173 Ga. App. 412 326 S.E.2d 486

69086.

PRESTON CARROLL COMPANY, INC. et al. v. MORRISON ASSURANCE COMPANY.

(326 SE2d 486)

Deen, Presiding Judge.

The appellants, Preston Carroll Company, Inc. and CFW Con*413struction Company, Inc., formed a joint venture and contracted with the Clayton County Water Authority for the construction of a waste water effluent field. On May 10, 1979, the appellants entered into several subcontracts with Simplicity Builders, Inc. (Simplicity), for part of the work under the water authority contract. The appellee, Morrison Assurance Company, a compensated surety, issued performance and payment bonds for Simplicity’s sake, in the amounts of $171,814 and $79,699.

On February 25, 1980, the appellants terminated the various subcontracts with Simplicity due to the latter’s alleged multiple breaches of the contract. Subsequently, the appellants requested that the appellee honor the performance and payment bonds by completing Simplicity’s work and paying the outstanding bills for materials. On March 28, 1980, the appellee demanded that the appellants first initiate suit against Simplicity; the appellants never heeded the demand.
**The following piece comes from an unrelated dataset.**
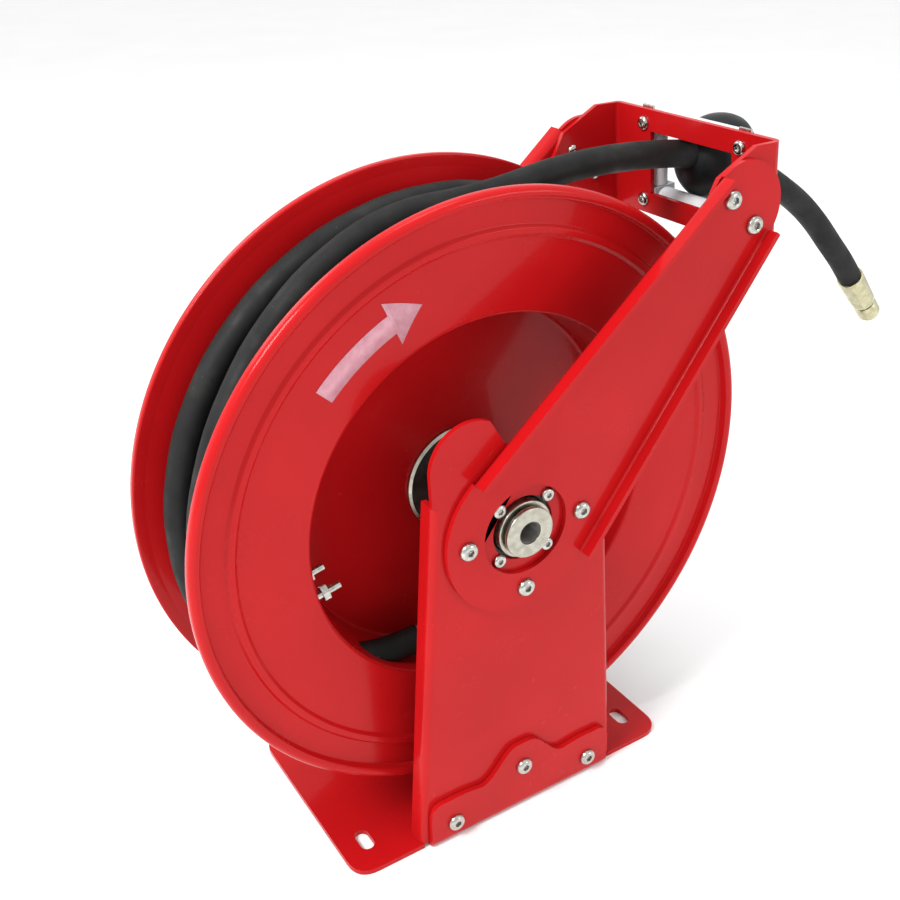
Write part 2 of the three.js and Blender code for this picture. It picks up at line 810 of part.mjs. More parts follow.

On March 4, 1981, an unpaid supplier of Simplicity filed suit against the appellants, Simplicity, and their respective bonding companies. The appellants in turn asserted a cross-claim against the appellee for its refusal to honor the performance and payment bonds. The appellee eventually moved for summary judgment on the cross-claim, on the basis that it was discharged from its obligations under its performance and payment bonds because of the appellants’ failure to file suit against Simplicity within three months of the surety’s demand, and this appeal followed from the trial court’s grant of that motion. Held:

OCGA § 10-7-24 (formerly Code Ann. § 103-205) provides that “[a]ny surety, guarantor, or endorser, at any time after the debt on which he is liable becomes due, may give notice in writing to the creditor ... to proceed to collect the debt from the principal. . .; and, if the creditor or holder refuses or fails to commence an action for the space of three months after such notice (the principal being within the jurisdiction of this state), the endorser, guarantor, or surety giving the notice, as well as all subsequent endorsers and all cosureties, shall be discharged.” On April 8, 1981, the Supreme Court held that this section applies to compensated as well as uncompensated sureties. Balboa Ins. Co. v. A. J. Kellos Constr. Co., 247 Ga. 393 (276 SE2d 599) (1981).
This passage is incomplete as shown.